▶ [WRITTEN REQUEST] From the line containing "# tan moulded" through the line containing "obj.parent = None", retype each line exactly; include both end lines and nothing beyond them.

▶ [DATA SECTION]
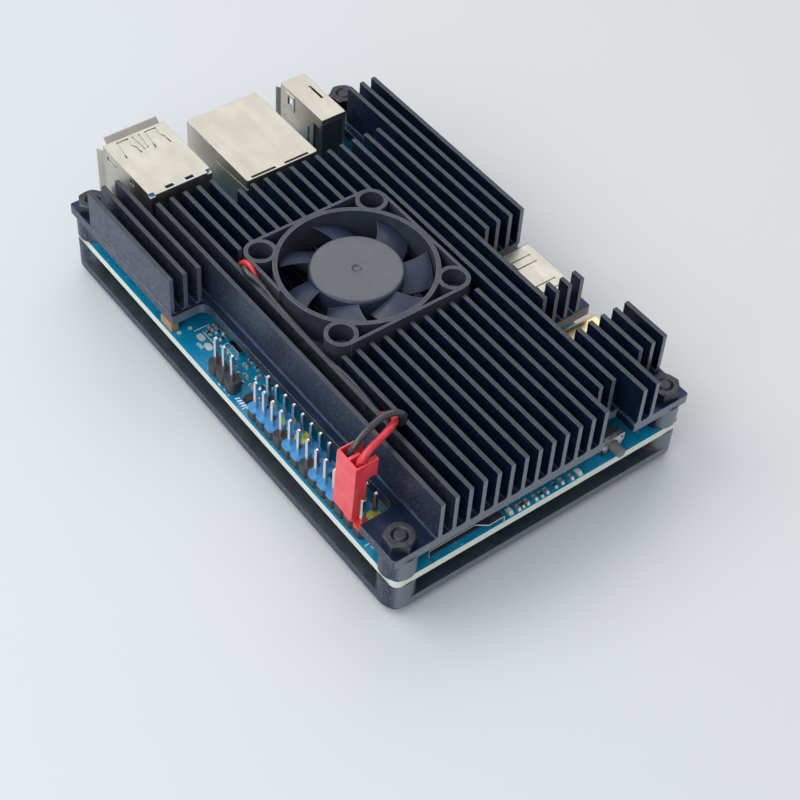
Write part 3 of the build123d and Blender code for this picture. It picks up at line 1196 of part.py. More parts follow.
with BuildPart() as capacitors:
    with BuildSketch(Plane.XY.offset(z_pcb1)):
        for cx, cy, along in cap_spots:
            with Locations((cx, cy)):
                Rectangle(1.0 if along else 0.5, 0.5 if along else 1.0)
    extrude(amount=0.50)
capacitors.part.label = "capacitors"
export_step(capacitors.part, "parts/capacitors.step")

res_spots = [
    (-12.2, -23.7, 0), (-13.0, -25.3, 1), (-10.4, -24.0, 0), (-3.9, -25.8, 1), (-3.1, -22.9, 1), (-1.0, -23.0, 1), (1.8, -22.7, 1), (4.0, -23.3, 1),
    (3.2, -24.7, 0), (0.3, -27.3, 0), (-3.4, -27.2, 1), (48.8, 3.2, 1), (49.0, 0.0, 1), (48.9, -4.0, 1), (-18.0, -16.0, 1), (-24.0, -3.0, 1), (-24.0, -5.0, 1),
    (25.0, 16.8, 1), (29.0, 16.8, 1), (-14.0, 16.0, 1), (-14.0, 18.0, 1),
]
with BuildPart() as resistors:
    with BuildSketch(Plane.XY.offset(z_pcb1)):
        for cx, cy, along in res_spots:
            with Locations((cx, cy)):
                Rectangle(1.0 if along else 0.5, 0.5 if along else 1.0)
    extrude(amount=0.32)
resistors.part.label = "resistors"
export_step(resistors.part, "parts/resistors.step")

with BuildPart() as status_leds:
    with BuildSketch(Plane.XY.offset(z_pcb1)):
        with Locations((49.0, 8.3), (48.9, -6.7)):
            Rectangle(1.6, 0.8)
    extrude(amount=0.30)
    with BuildSketch(Plane.XY.offset(z_pcb1 + 0.30)):
        with Locations((49.0, 8.3), (48.9, -6.7)):
            Rectangle(0.9, 0.8)
    extrude(amount=0.30)
status_leds.part.label = "status_leds"
export_step(status_leds.part, "parts/status_leds.step")

# tan moulded capacitor at the edge of the board, by the end of the first fins
with BuildPart() as tantalum_capacitor:
    with BuildSketch(Plane.XY.offset(z_pcb1)):
        with Locations((-18.6, -29.9)):
            Rectangle(3.5, 1.5)
    extrude(amount=1.8)
    chamfer(tantalum_capacitor.edges().filter_by(Plane.XY).group_by(Axis.Z)[-1], length=0.15)
tantalum_capacitor.part.label = "tantalum_capacitor"
export_step(tantalum_capacitor.part, "parts/tantalum_capacitor.step")
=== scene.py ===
import bpy, json, math, random
import numpy as np
from mathutils import Matrix, Vector


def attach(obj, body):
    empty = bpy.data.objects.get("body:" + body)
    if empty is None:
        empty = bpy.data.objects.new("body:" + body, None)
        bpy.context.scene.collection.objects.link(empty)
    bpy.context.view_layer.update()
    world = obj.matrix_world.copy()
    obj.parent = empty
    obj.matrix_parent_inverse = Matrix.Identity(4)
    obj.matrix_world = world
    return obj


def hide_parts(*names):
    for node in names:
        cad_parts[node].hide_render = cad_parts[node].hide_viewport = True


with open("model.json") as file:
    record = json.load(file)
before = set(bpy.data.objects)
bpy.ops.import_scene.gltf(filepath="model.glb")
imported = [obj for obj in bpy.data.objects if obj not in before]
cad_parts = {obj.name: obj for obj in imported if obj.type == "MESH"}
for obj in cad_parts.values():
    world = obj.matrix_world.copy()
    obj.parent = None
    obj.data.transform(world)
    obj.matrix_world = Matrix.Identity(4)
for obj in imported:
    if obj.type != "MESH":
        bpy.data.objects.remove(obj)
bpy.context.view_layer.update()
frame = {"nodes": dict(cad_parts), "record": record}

N = frame["nodes"]
MM = 0.001
random.seed(7)

# ------------------------------------------------------------------ material maker


def nd(nt, kind, x=0, y=0, **vals):
    n = nt.nodes.new(kind)
    n.location = (x, y)
    for k, v in vals.items():
        if k in n.inputs:
            n.inputs[k].default_value = v
        else:
            setattr(n, k, v)
    return n


def rgba(c):
    return (c[0], c[1], c[2], 1.0)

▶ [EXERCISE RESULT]
# tan moulded capacitor at the edge of the board, by the end of the first fins
with BuildPart() as tantalum_capacitor:
    with BuildSketch(Plane.XY.offset(z_pcb1)):
        with Locations((-18.6, -29.9)):
            Rectangle(3.5, 1.5)
    extrude(amount=1.8)
    chamfer(tantalum_capacitor.edges().filter_by(Plane.XY).group_by(Axis.Z)[-1], length=0.15)
tantalum_capacitor.part.label = "tantalum_capacitor"
export_step(tantalum_capacitor.part, "parts/tantalum_capacitor.step")
=== scene.py ===
import bpy, json, math, random
import numpy as np
from mathutils import Matrix, Vector


def attach(obj, body):
    empty = bpy.data.objects.get("body:" + body)
    if empty is None:
        empty = bpy.data.objects.new("body:" + body, None)
        bpy.context.scene.collection.objects.link(empty)
    bpy.context.view_layer.update()
    world = obj.matrix_world.copy()
    obj.parent = empty
    obj.matrix_parent_inverse = Matrix.Identity(4)
    obj.matrix_world = world
    return obj


def hide_parts(*names):
    for node in names:
        cad_parts[node].hide_render = cad_parts[node].hide_viewport = True


with open("model.json") as file:
    record = json.load(file)
before = set(bpy.data.objects)
bpy.ops.import_scene.gltf(filepath="model.glb")
imported = [obj for obj in bpy.data.objects if obj not in before]
cad_parts = {obj.name: obj for obj in imported if obj.type == "MESH"}
for obj in cad_parts.values():
    world = obj.matrix_world.copy()
    obj.parent = None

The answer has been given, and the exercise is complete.